Feds kick in money, benefits to keep UN agency in Canada

MONTREAL – Different levels of government have agreed to offer several perks to keep the headquarters of the only United Nations agency based in Canada.

A background document says the federal government will spend $1.4 million to modernize the International Civil Aviation Organization’s conference facilities and add extra security equipment.

The agreement, signed late Monday afternoon in a ceremony at Montreal City Hall, will keep ICAO in Montreal until 2036.

“We have done a deal and it’s a good deal,” Foreign Affairs Minister John Baird said at the ceremony, which was attended by Montreal Mayor Michael Applebaum and Quebec International Relations Minister Jean-Francois Lisee.

“With the ink now dry on this agreement, the future for ICAO here in Montreal is bright. ICAO will remain here where it belongs, in Montreal, its natural home.”

The new accord comes after an intense lobbying effort by Qatar to move ICAO’s headquarters to Doha in the Middle Eastern country.

The deal also provides for new accreditation service standards to cut wait times and improved visa services for ICAO delegates. There will also be new and improved identification for consuls-general.

An immigration officer will also be assigned to the Canadian delegation at ICAO to provide improved visa services. There will also be an annual ministerial-level meeting with ICAO management and an outreach program to include ICAO representatives.

Meanwhile, the Quebec government also added to a 1994 agreement on benefits and courtesy privileges as long as the agency is in Montreal. Under the accord, the province has agreed to assume until 2026 the administrative costs for the ICAO premises, at a cost of $15 million.

ICAO secretary general Raymond Benjamin said the organization had enjoyed Montreal’s hospitality during the last 60 years.

“I believe we have done well,” he said of the agreement, which he described as “satisfactory” in off-the-cuff remarks.

“We are grateful for this.”

The organization has been in Montreal since it was founded in 1947. Its current headquarters were built in the 1990s at a cost of $100 million.

Intense lobbying had characterized the bid by Qatar to get the headquarters and Canada’s efforts to keep it.

It came to a point where the two countries criticized each other’s weather.

Qatar argued it would be nice to escape Montreal’s frigid winters while Canadian politicians asked if delegates really wanted to have to endure Doha’s blistering year-round heat.
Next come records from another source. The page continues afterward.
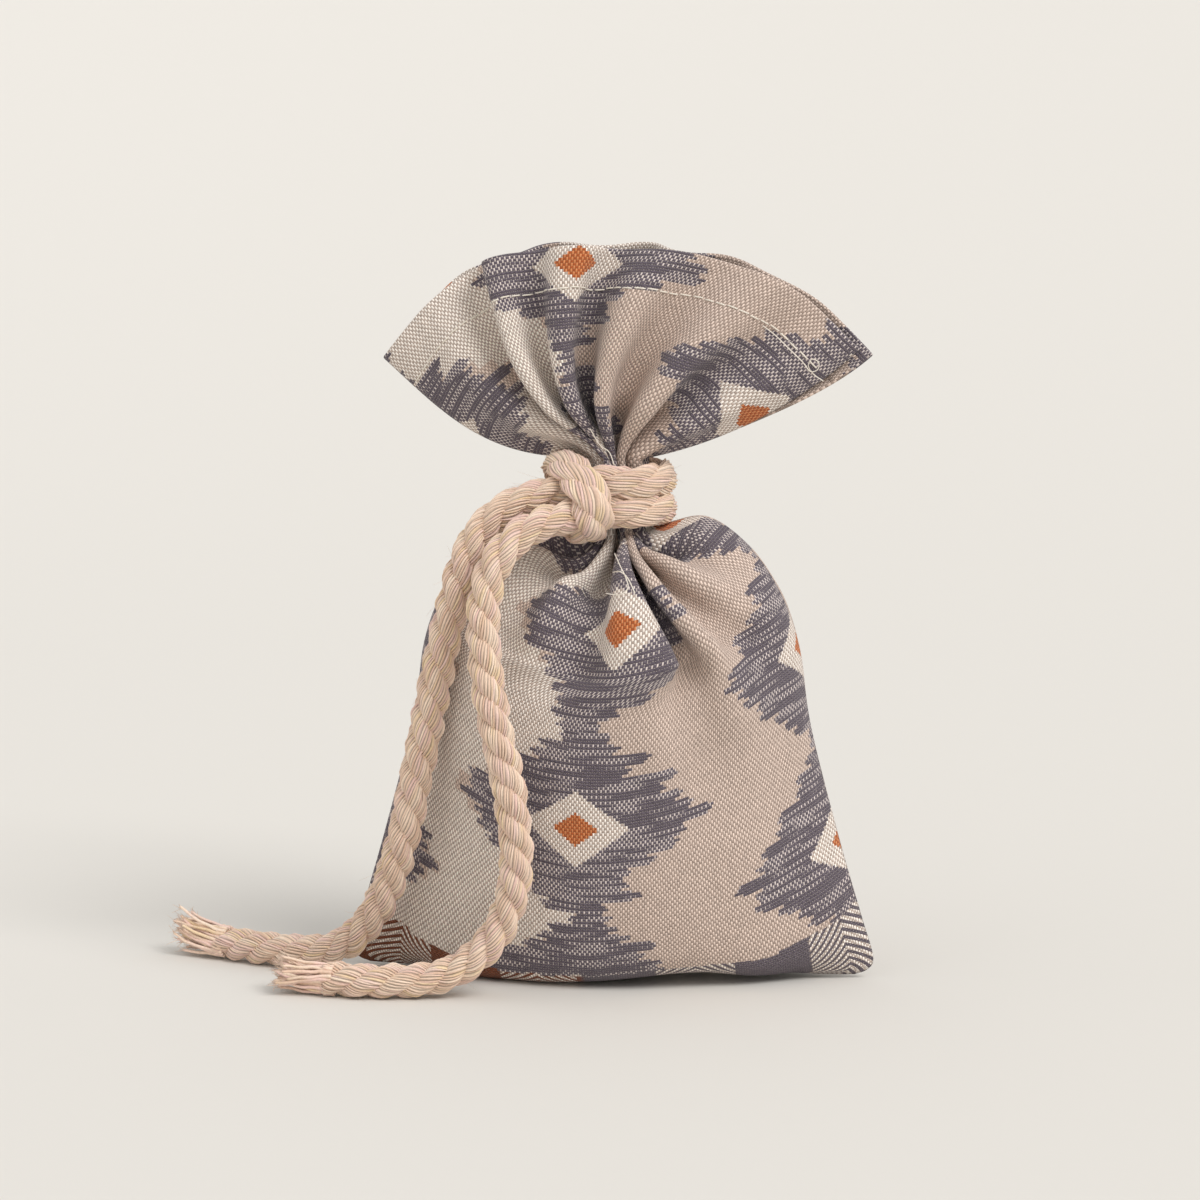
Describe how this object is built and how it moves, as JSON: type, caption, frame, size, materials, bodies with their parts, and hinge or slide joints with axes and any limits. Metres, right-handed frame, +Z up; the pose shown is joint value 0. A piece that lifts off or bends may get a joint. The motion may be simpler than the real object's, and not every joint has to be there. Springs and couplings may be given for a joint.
{
  "type": "drawstring pouch",
  "caption": "Small filled cloth pouch with a seamed belly, gathered at the neck under a flared mouth and tied with a doubled cord whose two ends hang to the table.",
  "frame": {"origin": "on the table, under the middle of the pouch between its two bottom corners", "axes": "+Z up, -Y to the printed front, X along the base seam with +X to the right of someone who faces the front"},
  "size_m": [0.1571, 0.0617, 0.1574],
  "materials": {
    "printed_cloth": "coarse plain-weave cotton and linen, woven in sand and slate",
    "cotton_cord": "soft three-strand twisted cotton",
    "sachet": "thin plain muslin",
    "filling": "loose dry filling"
  },
  "bodies": {
    "root": {"front_panel": "printed_cloth", "back_panel": "printed_cloth", "sachet_front": "sachet", "sachet_back": "sachet", "filling": "filling", "neck_turns": "cotton_cord", "tail_rear": "cotton_cord", "tail_front": "cotton_cord", "frayed_end_rear": "cotton_cord", "frayed_end_front": "cotton_cord"}
  },
  "joints": []
}
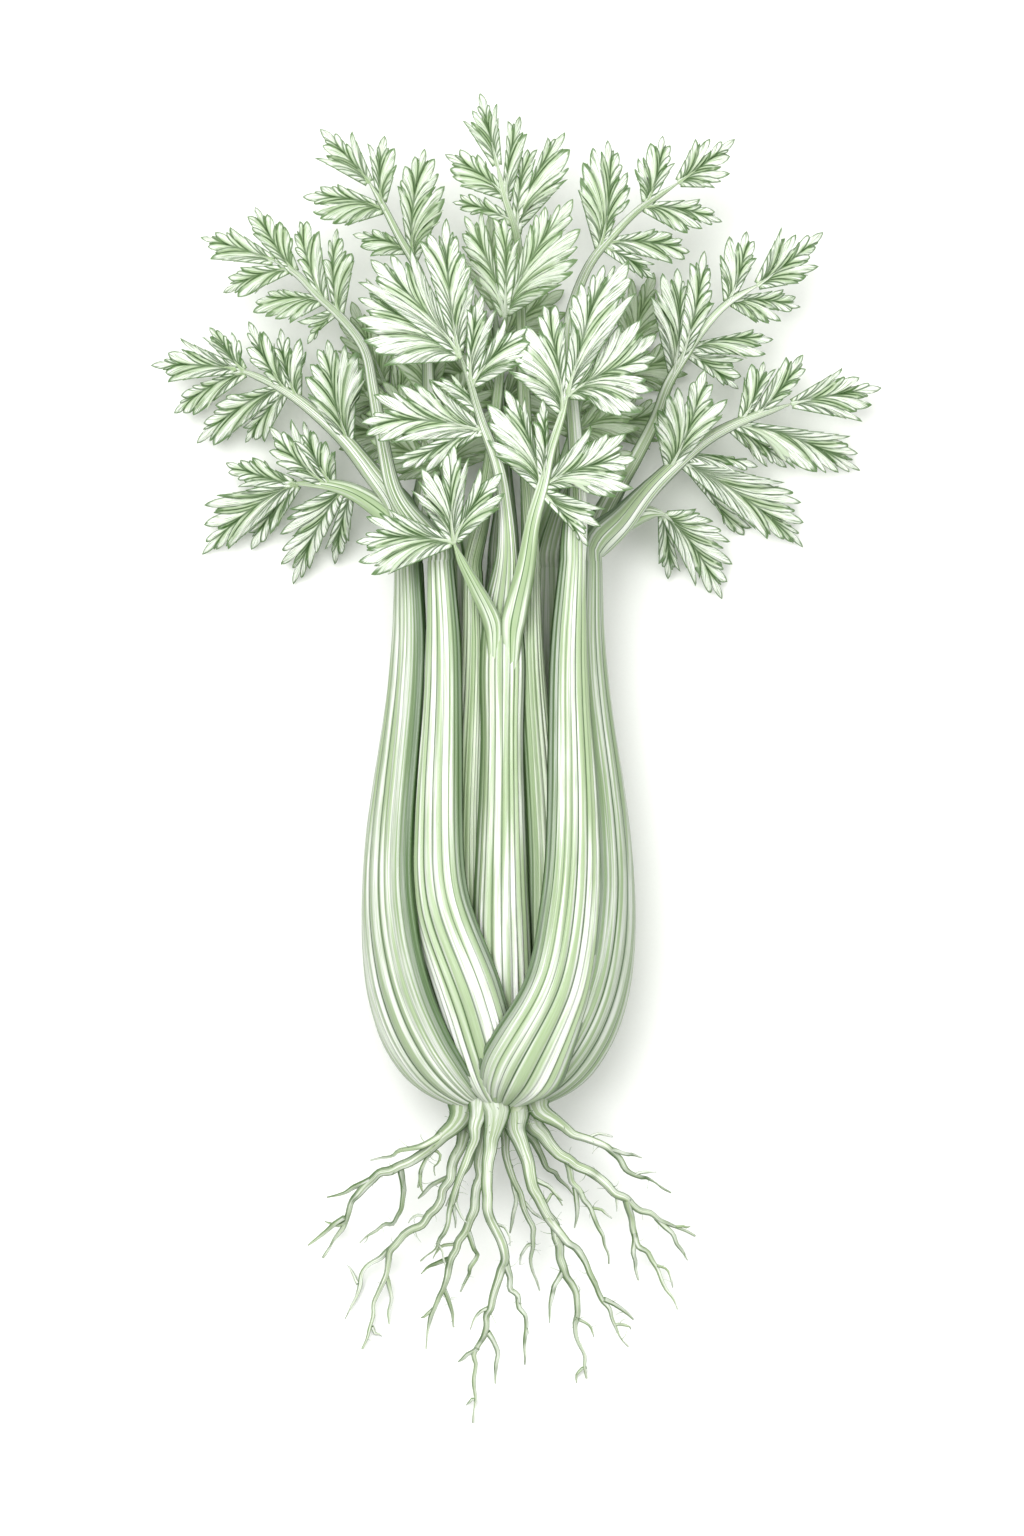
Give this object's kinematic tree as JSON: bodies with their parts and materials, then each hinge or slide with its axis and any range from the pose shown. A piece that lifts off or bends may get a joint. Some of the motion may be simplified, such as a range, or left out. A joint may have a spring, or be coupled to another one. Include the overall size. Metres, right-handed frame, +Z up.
{
  "type": "head of celery",
  "caption": "Whole head of celery lying on its back, a slim bulb of ribbed stalks with spreading lobed leaves at one end and branching roots at the other.",
  "frame": {"origin": "on the surface that the head lies on, under the middle of its bounding box", "axes": "+Y from the roots to the leaf tips, +X to the head's right seen from its front, +Z up out of its front"},
  "size_m": [0.295, 0.5342, 0.1026],
  "materials": {
    "stalk": "pale green celery stalk with fine ribs along it and a slight waxy gloss",
    "inner_stalk": "inner stalk, smoother and a little greener",
    "leaf": "satin green leaf with dark veins and a pale midrib",
    "crown": "fibrous pale base between the stalks and the roots",
    "root": "matt off-white root with fine lines along it"
  },
  "bodies": {
    "root": {"crown": "crown", "stalk_front_right": "stalk", "stalk_front_left": "stalk", "stalk_front_centre": "stalk", "stalk_left": "stalk", "stalk_right": "stalk", "stalk_back_left": "stalk", "stalk_back_right": "stalk", "stalk_back_middle": "stalk", "stalk_back_lower_left": "stalk", "stalk_back_lower_right": "stalk", "stalk_inner_left": "inner_stalk", "stalk_inner_right": "inner_stalk", "stalk_heart_left": "inner_stalk", "stalk_heart_right": "inner_stalk", "root_far_left": "root", "root_left": "root", "root_left_inner": "root", "root_centre_left": "root", "root_tap": "root", "root_centre": "root", "root_centre_right": "root", "root_right": "root", "root_far_right": "root", "root_under_left": "root", "root_under_right": "root", "leaf_front_centre": "leaf", "leaf_left": "leaf", "leaf_right": "leaf", "leaf_front_left": "leaf", "leaf_front_right": "leaf", "leaf_inner_left": "leaf", "leaf_inner_right": "leaf", "leaf_back_left": "leaf", "leaf_back_right": "leaf", "leaf_back_lower_left": "leaf", "leaf_back_middle": "leaf", "leaf_back_lower_right": "leaf", "leaf_heart_left": "leaf", "leaf_heart_right": "leaf"}
  },
  "joints": []
}
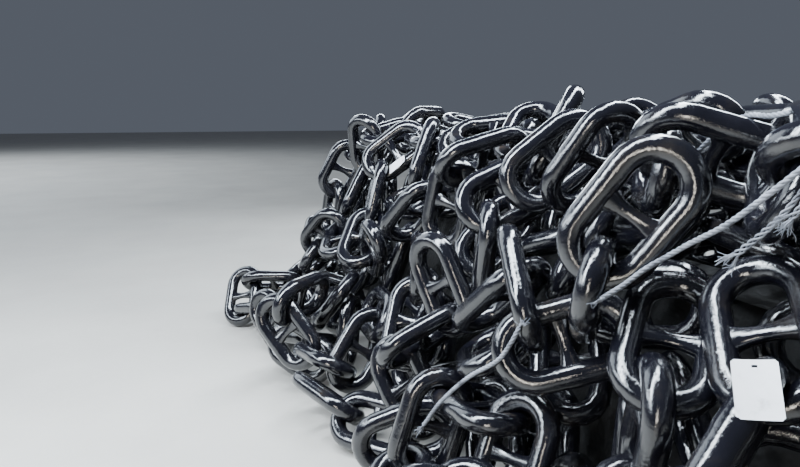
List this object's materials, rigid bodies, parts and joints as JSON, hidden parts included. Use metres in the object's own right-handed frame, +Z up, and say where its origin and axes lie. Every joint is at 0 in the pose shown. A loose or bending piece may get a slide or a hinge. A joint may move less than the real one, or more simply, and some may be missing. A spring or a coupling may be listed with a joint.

At the time of the announcement that ICAO was remaining in Montreal, Baird had said there had been no quid pro quo efforts to sweeten ICAO members’ attitudes to Montreal but that the government wanted to provide the best services to diplomats in Canada.

The Qatari bid had been seen by government critics as being politically motivated and a reflection of Canada’s pro-Israel policy in the Middle East — although Baird has characterized Canada’s relationship with the Arab world as “excellent.”

Losing ICAO would have had financial, as well as political, consequences.

Montreal is the hub of Canada’s aviation industry, and its international reputation as a major player is partly based on ICAO’s longtime residency.

The organization also feeds the city’s economy; it employs 534 staff and says it generates some $119 million annually and 1,200 direct and indirect jobs.